Jenna’s mother was fragile, unhappy, clinging, and dependent. Early in life, Jenna got the idea that it was her “job” to make her mother happy. She became a “people-pleaser” – someone who cannot rest until everyone else is happy, someone whose guilt is triggered when they are not. The problem is that Jenna has five children. What are the chances that all five of them are going to be consistently content?

Bonnie grew up as the only child of older parents. They supervised her every move for years. Bonnie does not like for people to “stand over her” and tell her what to do and how to do it. It hits too close to home. It triggers her early discomfort with her parents’ behaviors. It pushes her buttons, and she will tell you so in no uncertain terms.

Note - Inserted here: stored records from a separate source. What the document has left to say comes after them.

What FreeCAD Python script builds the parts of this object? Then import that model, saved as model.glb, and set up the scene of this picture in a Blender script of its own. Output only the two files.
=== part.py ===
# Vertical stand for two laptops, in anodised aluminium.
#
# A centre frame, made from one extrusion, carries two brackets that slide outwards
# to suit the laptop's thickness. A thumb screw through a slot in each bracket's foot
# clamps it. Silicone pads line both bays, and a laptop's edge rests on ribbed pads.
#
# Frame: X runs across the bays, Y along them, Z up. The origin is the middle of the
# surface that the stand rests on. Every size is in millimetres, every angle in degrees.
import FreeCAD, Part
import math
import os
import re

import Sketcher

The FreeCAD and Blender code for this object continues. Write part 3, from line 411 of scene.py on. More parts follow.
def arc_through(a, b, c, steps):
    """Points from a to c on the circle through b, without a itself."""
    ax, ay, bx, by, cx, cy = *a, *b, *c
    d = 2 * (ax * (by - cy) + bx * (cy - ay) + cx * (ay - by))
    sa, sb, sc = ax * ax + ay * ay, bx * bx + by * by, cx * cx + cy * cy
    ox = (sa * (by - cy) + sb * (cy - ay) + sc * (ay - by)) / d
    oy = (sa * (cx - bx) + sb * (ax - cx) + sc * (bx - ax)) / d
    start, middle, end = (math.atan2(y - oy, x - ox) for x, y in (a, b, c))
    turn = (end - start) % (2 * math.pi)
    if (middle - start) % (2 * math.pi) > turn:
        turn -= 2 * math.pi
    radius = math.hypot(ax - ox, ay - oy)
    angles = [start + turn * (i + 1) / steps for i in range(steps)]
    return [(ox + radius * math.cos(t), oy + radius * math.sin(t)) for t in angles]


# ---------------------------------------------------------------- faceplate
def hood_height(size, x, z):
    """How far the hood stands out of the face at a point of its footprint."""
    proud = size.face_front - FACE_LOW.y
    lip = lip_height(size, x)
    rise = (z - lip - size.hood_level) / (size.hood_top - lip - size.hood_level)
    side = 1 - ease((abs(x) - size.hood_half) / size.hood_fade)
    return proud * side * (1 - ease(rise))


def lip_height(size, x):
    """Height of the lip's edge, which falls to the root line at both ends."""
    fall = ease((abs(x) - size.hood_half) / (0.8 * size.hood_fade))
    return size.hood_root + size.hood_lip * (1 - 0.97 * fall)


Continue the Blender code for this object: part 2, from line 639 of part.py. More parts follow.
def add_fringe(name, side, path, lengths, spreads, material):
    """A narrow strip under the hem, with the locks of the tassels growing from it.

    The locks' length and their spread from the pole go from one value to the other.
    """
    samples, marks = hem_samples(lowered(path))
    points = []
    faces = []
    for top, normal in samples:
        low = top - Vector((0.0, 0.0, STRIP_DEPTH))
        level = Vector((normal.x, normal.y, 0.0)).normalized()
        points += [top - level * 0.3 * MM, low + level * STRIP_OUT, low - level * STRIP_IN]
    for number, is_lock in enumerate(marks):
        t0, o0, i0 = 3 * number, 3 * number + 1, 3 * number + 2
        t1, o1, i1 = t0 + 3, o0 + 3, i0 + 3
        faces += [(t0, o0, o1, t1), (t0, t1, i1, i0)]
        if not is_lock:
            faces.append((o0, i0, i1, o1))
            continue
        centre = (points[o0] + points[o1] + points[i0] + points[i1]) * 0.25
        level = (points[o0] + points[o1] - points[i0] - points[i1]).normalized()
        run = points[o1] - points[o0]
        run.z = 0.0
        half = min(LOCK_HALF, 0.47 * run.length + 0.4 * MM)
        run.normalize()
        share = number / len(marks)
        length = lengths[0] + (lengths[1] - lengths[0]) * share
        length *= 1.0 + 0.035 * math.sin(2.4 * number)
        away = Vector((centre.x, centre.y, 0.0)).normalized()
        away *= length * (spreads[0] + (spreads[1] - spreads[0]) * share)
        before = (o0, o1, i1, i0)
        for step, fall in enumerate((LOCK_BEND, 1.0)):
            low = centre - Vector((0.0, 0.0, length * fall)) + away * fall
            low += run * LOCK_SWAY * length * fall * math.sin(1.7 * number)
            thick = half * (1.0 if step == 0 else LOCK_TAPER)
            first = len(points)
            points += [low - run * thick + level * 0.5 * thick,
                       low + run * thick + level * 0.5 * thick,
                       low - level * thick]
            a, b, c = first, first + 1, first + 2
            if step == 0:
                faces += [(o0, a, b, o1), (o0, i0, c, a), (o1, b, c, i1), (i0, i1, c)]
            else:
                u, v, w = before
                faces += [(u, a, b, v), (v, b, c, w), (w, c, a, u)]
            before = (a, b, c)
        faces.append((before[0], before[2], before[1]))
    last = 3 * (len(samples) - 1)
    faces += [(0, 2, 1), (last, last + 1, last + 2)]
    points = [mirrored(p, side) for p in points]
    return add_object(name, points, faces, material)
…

Here are questions to ask yourself to help identify triggers:

  • What am I thinking right now?
  • What is this feeling I am having?
  • What did I think would happen?
  • What do I wish had happened?
  • What are my needs in this moment?
  • Is it safe to ask for help or should I meet them myself?
  • When has this happened to me before?
  • What does this remind me of?
  • What does this reaction say about me?
  • Am I overreacting?
  • Am I underreacting?
  • What behavior best fits my values?

How can you capitalize on the power of triggers? When you know what you are reactive about and underlying processes related to the event, it is easier to be authentic in a situation and link behavior to our personal values. All it takes is practice and the willingness to go through some psychological discomfort while you learn to relate your experience to the self – as opposed to the event that triggers them. Understanding your triggers is a key element in emotional stability and can lead to a more satisfying, authentic life.